By Ebi Kesiena
At the UN House in Abuja on Tuesday, the Nigerian Government signaled a shift away from what it admits has been a fragmented, stopgap approach to poverty, unveiling a centralized system designed to track, target, and ultimately reduce the poverty circle in the country..
The new framework, the One Humanitarian–One Poverty Response System, OHOPRS, is less about launching fresh programmes and more about fixing how existing ones work together.
Officials say the real problem has not been a shortage of interventions, but a system plagued by duplication, weak data, and agencies operating without proper documentation.

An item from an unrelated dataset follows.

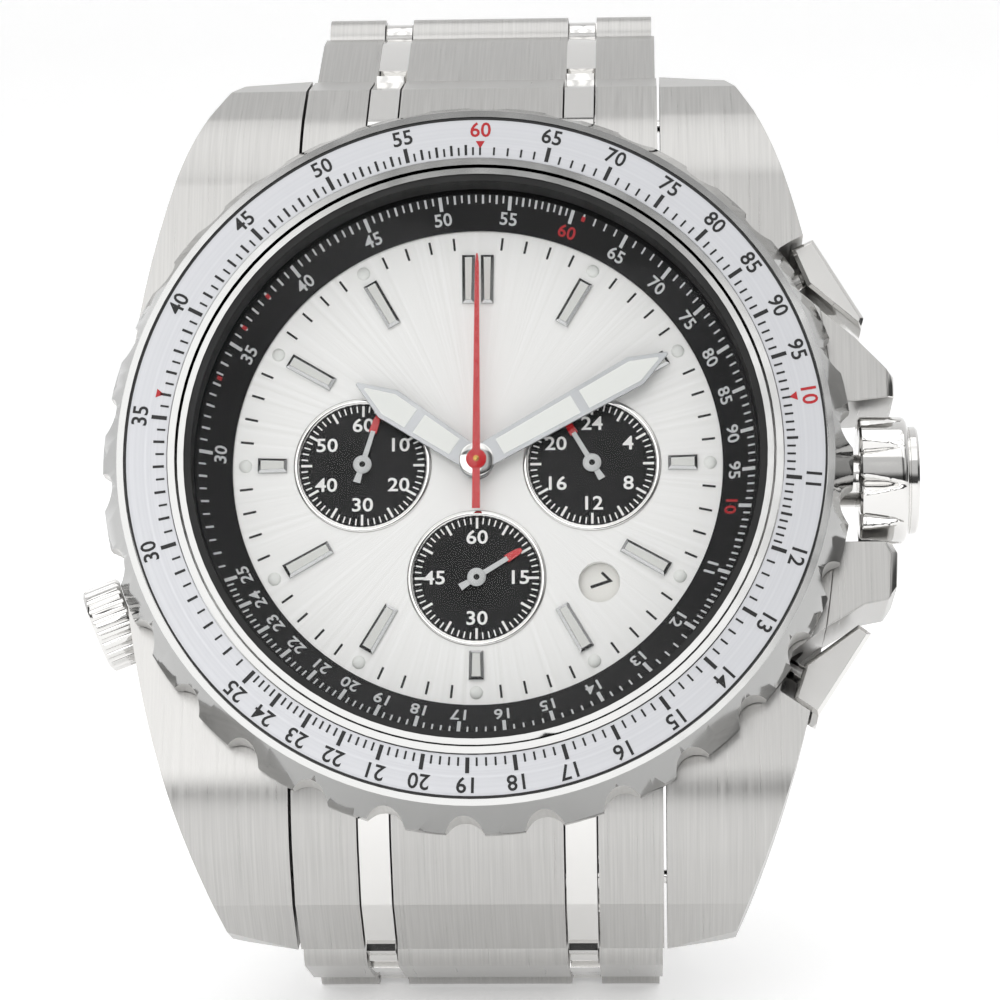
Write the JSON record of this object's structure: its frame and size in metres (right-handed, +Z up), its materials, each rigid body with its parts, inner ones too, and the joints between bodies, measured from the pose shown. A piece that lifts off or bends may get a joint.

According to the Minister of Humanitarian Affairs and Poverty Reduction, Bernard Doro, the initiative is a reset, a move from what he called “managing poverty” to actively dismantling it.
With over 63 percent of Nigerians classified as living in multidimensional poverty, the government is now betting on coordination and data as its most potent tools.
Central to the plan is the creation of a “poverty intelligence laboratory,” expected to function as the nerve center of the strategy. Using real-time data, local government dashboards, and predictive analytics, the lab will map needs, monitor interventions, and expose gaps, allowing policymakers to respond faster and more precisely.
Rather than treating humanitarian aid, social protection, and development programmes as separate tracks, the minister explained that OHOPRS will merge them into a single operational system. The goal is to ensure that every intervention feeds into a unified national pathway out of poverty, rather than isolated, short-term relief efforts.
The urgency behind the overhaul is underscored by mounting pressures: economic strain at home, climate-related disruptions, and declining global aid flows. In that context, efficiency is no longer optional, it is critical.
Doro described the strategy as a turning point, arguing that success will depend on whether Nigeria can move beyond measuring poverty to actively engineering prosperity.
“The focus is shifting from the poverty line to the prosperity ladder.”
He however noted that if fully implemented, the system will transition millions from vulnerability to stability, ensuring every intervention contributes to a measurable and sustainable pathway out of poverty.